Before 2015-16, high non-institutional bidding was not a regular occurrence. But with interest rates coming down sharply, borrowing costs have dropped and IPO financing is back with a bang.

IPO financing

Arun Kejriwal of KRIS Research said: “NBFCs are sitting on a huge cash pile of ₹75,000-80,000 crore. The funding period is seven days, as IPO listing timelines have shortened. So, for each IPO, the money gets recycled after generating huge returns within 7 days.”

Out of the 10 IPOs so far this year, RailTel Corp saw 73 times subscription by NIIs; Indigo Paints 263 times, Easy Trip Planners 382 times and MTAR Technologies, 651 times.
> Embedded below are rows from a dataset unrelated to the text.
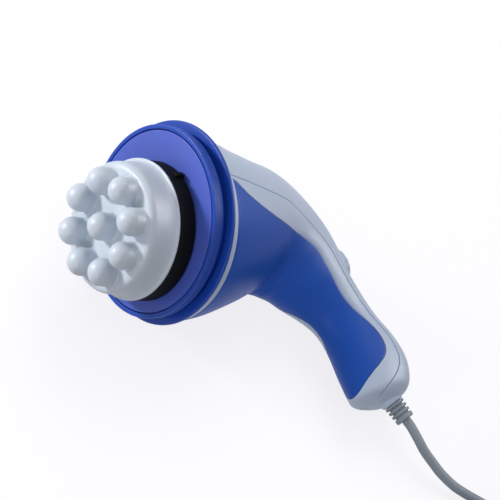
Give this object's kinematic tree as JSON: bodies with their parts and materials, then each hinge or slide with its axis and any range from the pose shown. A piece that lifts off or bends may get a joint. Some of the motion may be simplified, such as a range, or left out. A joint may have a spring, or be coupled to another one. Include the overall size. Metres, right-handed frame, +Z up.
{
  "type": "orbital body massager",
  "caption": "Hand-held orbital body massager: curved two-shell housing with a wrap-round grip, brush motor, eccentric drive and a studded applicator, on a mains cord.",
  "frame": {"origin": "centre of the unit's footprint, on the surface that it lies on, the cord and plug left out", "axes": "+X from the tail to the head, +Z up from the surface, +Y towards the hollow side of the handle"},
  "size_m": [0.3513, 0.1737, 0.1056],
  "materials": {
    "light_shell": "smooth moulded plastic, soft gloss",
    "blue_grip": "smooth moulded plastic, soft gloss",
    "blue_ring": "smooth moulded plastic, glossy",
    "lilac_cover": "smooth moulded plastic, soft gloss",
    "white_head": "polished off-white plastic",
    "black_plastic": "matt black plastic",
    "light_cord": "soft cord sheath, satin",
    "steel": "plain bright steel",
    "zinc": "die-cast zinc, as cast",
    "aluminium": "bent sheet aluminium",
    "brass": "turned brass",
    "copper": "enamelled copper wire",
    "ferrite": "sintered, dull black",
    "laminate": "green board laminate",
    "cream_plastic": "cream plastic film box"
  },
  "bodies": {
    "housing": {"back_shell": "light_shell", "front_shell": "light_shell", "grip_panel": "blue_grip", "shell_screw_1": "steel", "shell_screw_2": "steel", "shell_screw_3": "steel", "shell_screw_4": "steel", "head_ring": "blue_ring", "front_cover": "lilac_cover", "motor_bracket": "steel", "bracket_screw_1": "steel", "bracket_screw_2": "steel", "bracket_screw_3": "steel", "motor_screw_1": "steel", "motor_screw_2": "steel", "motor_end_cap": "black_plastic", "carbon_brush_1": "ferrite", "magnet_1": "ferrite", "carbon_brush_2": "ferrite", "magnet_2": "ferrite", "motor_can": "steel", "rear_bush": "brass", "front_bearing": "steel", "potentiometer": "steel", "speed_control_board": "laminate", "board_screw_1": "steel", "board_screw_2": "steel", "capacitor": "cream_plastic", "rectifier": "black_plastic", "triac": "black_plastic", "heat_sink": "aluminium", "choke": "copper", "strain_relief": "light_cord", "cord_clamp": "black_plastic", "clamp_screw_1": "steel", "clamp_screw_2": "steel", "supply_lead": "light_cord", "motor_lead_1": "black_plastic", "motor_lead_2": "black_plastic", "mains_cord": "light_cord", "cord_coil": "light_cord", "plug_lead": "light_cord", "cord_tie": "black_plastic", "plug_body": "light_cord", "plug_pin_1": "brass", "plug_pin_2": "brass"},
    "rotor": {"rotor_shaft": "steel", "armature_core": "steel", "winding_front": "copper", "winding_rear": "copper", "commutator": "copper", "cooling_fan": "black_plastic", "eccentric_hub": "zinc", "counterweight": "zinc", "eccentric_pin": "steel", "pin_clip": "steel"},
    "carrier": {"carrier": "black_plastic", "carrier_bearing": "steel"},
    "applicator": {"applicator": "white_head"},
    "dial": {"speed_dial": "light_shell"}
  },
  "joints": [
    {"name": "rotor_spin", "type": "hinge", "parent": "housing", "child": "rotor", "pos_m": [0.05677, 0.0056, 0.05298], "axis": [0.6943, 0.639, 0.331], "continuous": true},
    {"name": "carrier_spin", "type": "hinge", "parent": "rotor", "child": "carrier", "pos_m": [0.0543, 0.00951, 0.0506], "axis": [0.6943, 0.639, 0.331], "continuous": true},
    {"name": "applicator_pull", "type": "slide", "parent": "carrier", "child": "applicator", "axis": [0.6943, 0.639, 0.331], "range_m": [0, 0.025]},
    {"name": "dial_turn", "type": "hinge", "parent": "housing", "child": "dial", "pos_m": [-0.0317, -0.04709, 0.01862], "axis": [-0.3612, -0.8757, -0.3203], "range_deg": [0, 270]}
  ]
}
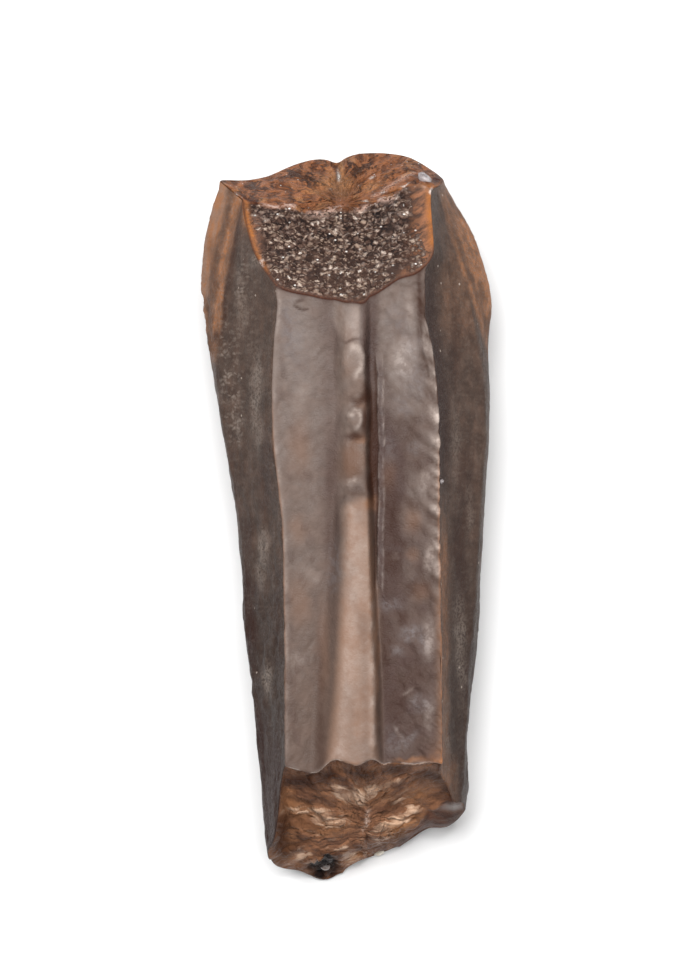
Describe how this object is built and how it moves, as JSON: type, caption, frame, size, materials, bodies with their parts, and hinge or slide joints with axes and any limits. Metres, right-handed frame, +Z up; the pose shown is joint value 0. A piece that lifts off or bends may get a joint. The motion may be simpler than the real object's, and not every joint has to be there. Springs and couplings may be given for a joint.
{
  "type": "fossil hadrosaur tooth",
  "caption": "Fossil hadrosaur tooth lying on its back: a long enamel face with a median ridge, a worn crown end and a broken root end.",
  "frame": {"origin": "on the surface that the tooth rests on, under the middle of its box", "axes": "+Y towards the crown end, along the tooth; +Z up, out of the enamel face; +X to the right of the enamel face with the crown end away"},
  "size_m": [0.0146, 0.037, 0.0116],
  "materials": {
    "fossil_tooth": "satin, mineralised dentine and enamel"
  },
  "bodies": {
    "root": {"tooth": "fossil_tooth"}
  },
  "joints": []
}
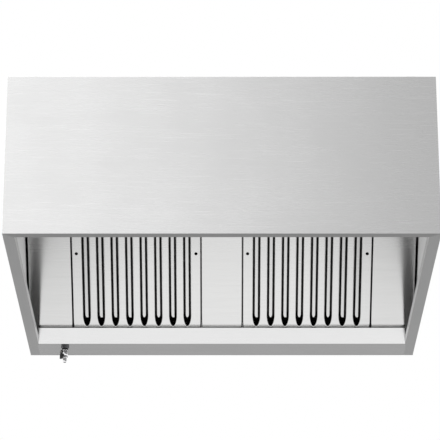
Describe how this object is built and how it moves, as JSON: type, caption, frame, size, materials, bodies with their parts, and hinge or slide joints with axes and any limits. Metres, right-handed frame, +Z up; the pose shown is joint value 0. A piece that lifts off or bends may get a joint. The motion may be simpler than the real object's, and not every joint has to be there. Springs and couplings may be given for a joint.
{
  "type": "commercial canopy hood",
  "caption": "Box-shaped stainless wall canopy hood with rim gutters, a rear grease trough with drain valve, sloped lift-out baffle filters, blanking panels and an exhaust collar.",
  "frame": {"origin": "middle of the four hanging holes, on the upper face of the hanger rails", "axes": "+Z up, +Y towards the wall behind the hood, +X to the right of a cook who faces the hood"},
  "size_m": [1.2192, 1.0668, 0.6371],
  "materials": {
    "casing_steel": "fine brushed stainless sheet, grain along the width",
    "filter_steel": "brushed stainless sheet, pressed",
    "hanger_steel": "galvanised steel strip",
    "fastener_steel": "plain stainless",
    "locknut_steel": "zinc plated, dull",
    "valve_chrome": "polished chrome plate",
    "drain_brass": "turned brass",
    "seat_plastic": "white sealing plastic",
    "lever_steel": "black coated steel",
    "grip_plastic": "black dipped plastic"
  },
  "bodies": {
    "hood": {"front_panel": "casing_steel", "left_side_panel": "casing_steel", "right_side_panel": "casing_steel", "back_panel": "casing_steel", "top_panel": "casing_steel", "grease_trough": "casing_steel", "exhaust_collar": "casing_steel", "collar_rivets": "fastener_steel", "left_hanger_rail": "hanger_steel", "right_hanger_rail": "hanger_steel", "hanger_bolts": "fastener_steel", "hanger_nuts": "fastener_steel", "front_stiffener": "hanger_steel", "middle_stiffener": "hanger_steel", "upper_filter_rail": "casing_steel", "filter_rail_closure": "casing_steel", "lower_filter_rail": "casing_steel", "filter_rail_brackets": "casing_steel", "left_blanking_panel": "casing_steel", "centre_blanking_panel": "casing_steel", "right_blanking_panel": "casing_steel", "blanking_panel_rivets": "fastener_steel", "drain_bush": "drain_brass", "drain_locknut": "locknut_steel", "valve_body": "valve_chrome", "valve_end_cap": "valve_chrome", "valve_seats": "seat_plastic", "valve_gland_nut": "valve_chrome"},
    "left_filter": {"left_filter_front_plate": "filter_steel", "left_filter_frame": "filter_steel", "left_filter_rear_baffle": "filter_steel", "left_filter_rivets": "fastener_steel"},
    "right_filter": {"right_filter_front_plate": "filter_steel", "right_filter_frame": "filter_steel", "right_filter_rear_baffle": "filter_steel", "right_filter_rivets": "fastener_steel"},
    "drain_valve_lever": {"valve_lever": "lever_steel", "valve_lever_grip": "grip_plastic", "valve_lever_nut": "locknut_steel", "valve_stem": "drain_brass", "valve_ball": "valve_chrome"}
  },
  "joints": [
    {"name": "left_filter_lift", "type": "slide", "parent": "hood", "child": "left_filter", "axis": [0, -0.7071, 0.7071], "range_m": [0, 0.022]},
    {"name": "right_filter_lift", "type": "slide", "parent": "hood", "child": "right_filter", "axis": [0, -0.7071, 0.7071], "range_m": [0, 0.022]},
    {"name": "drain_valve_turn", "type": "hinge", "parent": "hood", "child": "drain_valve_lever", "pos_m": [-0.494, 0.4367, -0.527], "axis": [-0.6428, -0.766, 0], "range_deg": [0, 90]}
  ]
}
IPOs of 2020 such as Rossari Biotech, Happiest Minds, Route Mobile, Chemcon Specialty, Mazagaon Dock Shipbuilders, Burger King and Mrs Bectors saw 110-680 times subscription.

An RBI discussion paper recently highlighted how IPO financing by NBFCs has come under close scrutiny, more for their abuse of the system. While there is a financing limit of ₹10 lakh for banks for IPOs, there is no such limit for NBFCs. The paper had proposed to fix a ceiling of ₹1 crore per individual for any NBFC.